[What the exercise asks]
For the records below, say how many lines contain the string "with". Give the number only.

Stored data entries
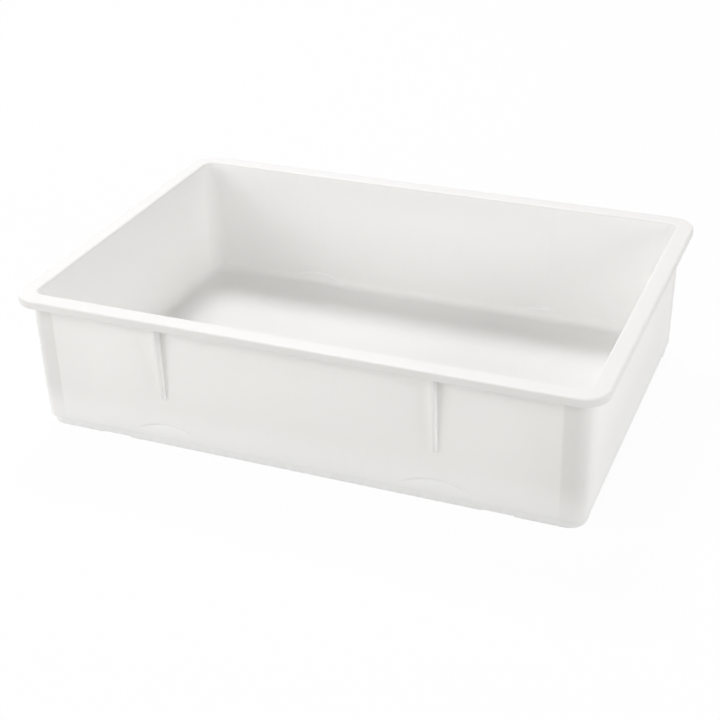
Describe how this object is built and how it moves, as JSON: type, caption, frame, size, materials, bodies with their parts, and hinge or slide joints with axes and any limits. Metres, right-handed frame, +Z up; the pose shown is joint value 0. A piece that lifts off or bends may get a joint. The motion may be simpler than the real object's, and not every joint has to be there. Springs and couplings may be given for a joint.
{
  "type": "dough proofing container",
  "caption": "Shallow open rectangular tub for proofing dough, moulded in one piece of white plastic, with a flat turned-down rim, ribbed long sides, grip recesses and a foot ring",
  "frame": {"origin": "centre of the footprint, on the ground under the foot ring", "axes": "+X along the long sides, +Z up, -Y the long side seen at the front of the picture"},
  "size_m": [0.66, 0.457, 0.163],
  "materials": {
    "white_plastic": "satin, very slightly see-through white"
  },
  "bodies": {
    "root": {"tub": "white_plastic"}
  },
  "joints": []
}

==

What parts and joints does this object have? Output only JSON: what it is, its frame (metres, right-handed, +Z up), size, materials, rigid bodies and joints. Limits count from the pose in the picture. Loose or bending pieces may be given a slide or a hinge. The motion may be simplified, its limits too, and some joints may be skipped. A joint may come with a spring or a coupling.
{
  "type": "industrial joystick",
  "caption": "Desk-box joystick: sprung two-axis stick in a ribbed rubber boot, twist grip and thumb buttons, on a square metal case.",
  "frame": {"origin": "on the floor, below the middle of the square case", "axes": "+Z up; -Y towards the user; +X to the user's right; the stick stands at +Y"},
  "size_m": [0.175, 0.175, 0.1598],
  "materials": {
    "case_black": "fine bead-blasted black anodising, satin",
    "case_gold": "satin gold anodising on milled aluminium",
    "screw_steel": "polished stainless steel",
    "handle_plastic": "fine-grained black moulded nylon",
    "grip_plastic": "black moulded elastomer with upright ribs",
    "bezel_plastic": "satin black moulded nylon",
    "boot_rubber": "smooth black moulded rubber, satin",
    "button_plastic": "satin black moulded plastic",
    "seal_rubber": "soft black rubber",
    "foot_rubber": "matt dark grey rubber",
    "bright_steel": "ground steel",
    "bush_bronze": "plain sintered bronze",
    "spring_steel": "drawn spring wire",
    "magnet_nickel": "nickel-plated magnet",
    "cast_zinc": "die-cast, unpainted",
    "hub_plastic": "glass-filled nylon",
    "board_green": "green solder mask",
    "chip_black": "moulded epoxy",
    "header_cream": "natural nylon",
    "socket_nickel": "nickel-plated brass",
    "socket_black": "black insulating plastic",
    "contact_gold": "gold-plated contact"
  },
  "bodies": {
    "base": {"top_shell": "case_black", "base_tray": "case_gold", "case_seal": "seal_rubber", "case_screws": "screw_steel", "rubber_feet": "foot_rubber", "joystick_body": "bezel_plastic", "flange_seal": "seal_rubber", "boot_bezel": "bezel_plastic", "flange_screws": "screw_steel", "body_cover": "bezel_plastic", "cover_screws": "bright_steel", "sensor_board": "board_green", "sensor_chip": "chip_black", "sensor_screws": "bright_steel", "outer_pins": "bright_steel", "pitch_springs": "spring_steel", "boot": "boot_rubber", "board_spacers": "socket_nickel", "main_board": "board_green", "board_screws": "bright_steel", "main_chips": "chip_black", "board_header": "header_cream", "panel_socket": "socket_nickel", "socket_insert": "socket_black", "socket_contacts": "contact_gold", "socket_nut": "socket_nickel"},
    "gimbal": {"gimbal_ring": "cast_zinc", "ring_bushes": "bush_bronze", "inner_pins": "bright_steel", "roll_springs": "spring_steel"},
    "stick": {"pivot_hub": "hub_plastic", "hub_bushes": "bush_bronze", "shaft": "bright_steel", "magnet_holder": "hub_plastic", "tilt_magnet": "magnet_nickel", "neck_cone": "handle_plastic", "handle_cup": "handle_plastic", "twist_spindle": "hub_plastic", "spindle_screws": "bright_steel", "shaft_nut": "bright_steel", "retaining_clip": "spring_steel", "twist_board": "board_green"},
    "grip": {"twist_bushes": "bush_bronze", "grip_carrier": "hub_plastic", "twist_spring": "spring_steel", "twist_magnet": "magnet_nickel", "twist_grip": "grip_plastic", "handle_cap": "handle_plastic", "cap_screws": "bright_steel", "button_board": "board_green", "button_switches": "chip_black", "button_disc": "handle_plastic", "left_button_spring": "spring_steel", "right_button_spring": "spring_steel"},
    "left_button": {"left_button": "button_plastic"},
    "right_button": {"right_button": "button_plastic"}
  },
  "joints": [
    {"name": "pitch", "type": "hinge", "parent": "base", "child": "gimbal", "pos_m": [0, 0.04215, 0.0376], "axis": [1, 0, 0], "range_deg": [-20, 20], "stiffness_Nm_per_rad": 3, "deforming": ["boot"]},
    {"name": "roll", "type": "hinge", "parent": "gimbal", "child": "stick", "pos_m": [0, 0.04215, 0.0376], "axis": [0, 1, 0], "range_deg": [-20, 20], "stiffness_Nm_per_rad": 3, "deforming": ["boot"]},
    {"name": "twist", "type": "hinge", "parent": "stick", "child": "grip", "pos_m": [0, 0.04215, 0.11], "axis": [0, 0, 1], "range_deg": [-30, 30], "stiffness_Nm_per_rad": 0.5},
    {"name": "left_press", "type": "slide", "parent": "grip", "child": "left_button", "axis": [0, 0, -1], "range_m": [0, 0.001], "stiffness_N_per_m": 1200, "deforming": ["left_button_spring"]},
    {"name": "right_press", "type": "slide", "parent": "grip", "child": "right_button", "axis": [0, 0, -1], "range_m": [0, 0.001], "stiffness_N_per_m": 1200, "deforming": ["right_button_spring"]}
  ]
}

[Exercise response]
4